Anti-ICE demonstrations in Los Angeles, promoted by groups tied to PSL and its allies, escalated into riots and violent clashes near federal facilities, forcing authorities to deploy significant resources to restore order. Those images of foreign and communist flags flying alongside anti-ICE slogans raised an immediate question for many Americans: who is paying for this? That question has now migrated from talk radio and conservative media directly into formal congressional letters, document demands, and planning for potential public hearings.

House Oversight members report that a June 2024 document request to Singham about his funding of PSL and related entities went unanswered, prompting talk of compulsory process to get to the bottom of his network’s activities. Ways and Means Republicans have joined the push by probing The People’s Forum, a New York “movement incubator” critics call a pro-CCP hub, and demanding donor and fiscal sponsor lists. Senators have pressed the DOJ, FBI, and Treasury on whether these organizations should be treated as unregistered foreign agents and whether Singham-linked entities meet thresholds for sanctions or asset reviews.

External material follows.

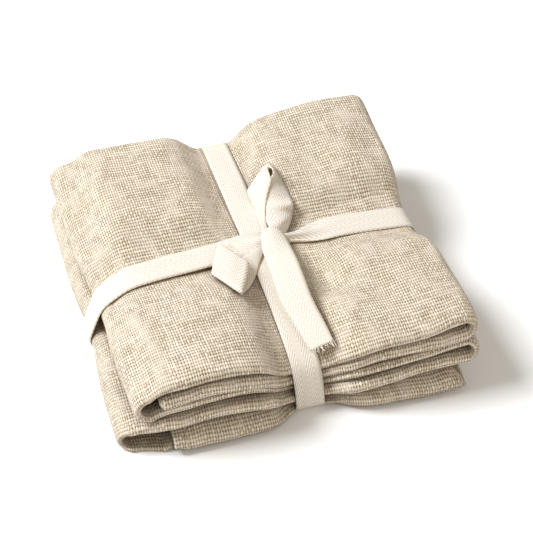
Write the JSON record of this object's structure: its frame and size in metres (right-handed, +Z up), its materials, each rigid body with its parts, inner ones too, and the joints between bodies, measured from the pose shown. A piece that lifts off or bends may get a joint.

Foreign Influence, FARA, and the Fight Over America’s Streets

Investigators frame the case around a broader concern: that a foreign-adversary-aligned billionaire may be using tax-advantaged NGOs and media outlets to advance a Beijing-friendly “strategy of sowing discord” on American soil. For constitution-minded conservatives, the risk is twofold. First, radical groups seek to delegitimize immigration enforcement, undercutting border security and ICE’s core mission. Second, foreign-linked funding may be exploiting America’s openness—our charities, campuses, and streets—to weaken confidence in U.S. institutions while shielding organizers behind nonprofit status.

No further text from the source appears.